Purch is currently working with five different video demand partners, and it plans to integrate another five server-based video bidders in the coming months.

“Many are doing it wrong.”

Not every publisher is open to video header bidding though. Chip Schenck, vp of data and programmatic solutions for Meredith Digital, thinks that there is still a dearth of quality video views, so many publishers are not even making video views available at any scale in private marketplaces — most are still keeping their views for direct sales, regardless of price.

“We are not testing video header bidding currently but will when the time warrants,” said Schenck.

Ooyala’s Braley echoed the same sentiment.
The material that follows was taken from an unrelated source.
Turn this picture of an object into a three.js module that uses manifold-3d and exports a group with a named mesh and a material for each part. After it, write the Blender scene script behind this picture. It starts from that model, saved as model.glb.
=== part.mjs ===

He thinks that header bidding is challenging for premium publishers that own long-form quality videos, and it’s critical for them to maintain intimate, direct relationships with all of the buyers.

“Header bidding is less relevant for them because they need to figure out how to manage commercial adjacency with automation,” said Braley. “If publishers only track if they make more money with header bidding, of course they will. But there are other aspects they need to think about, like user experience and data leakage.”

But Jourdain Casale, vp of strategy for Index Exchange, believes that header bidding will eventually invade the premium video inventory and help publishers get proper yield, without comprising user experience.

“I agree with all the negative things that people say about the latency issue in video header bidding. But many are doing it wrong, like they have an excessive number of partners without a wrapper solution,” said Casale. “People didn’t think header bidding would happen in display, but it changed everything. And now, it is happening in video.”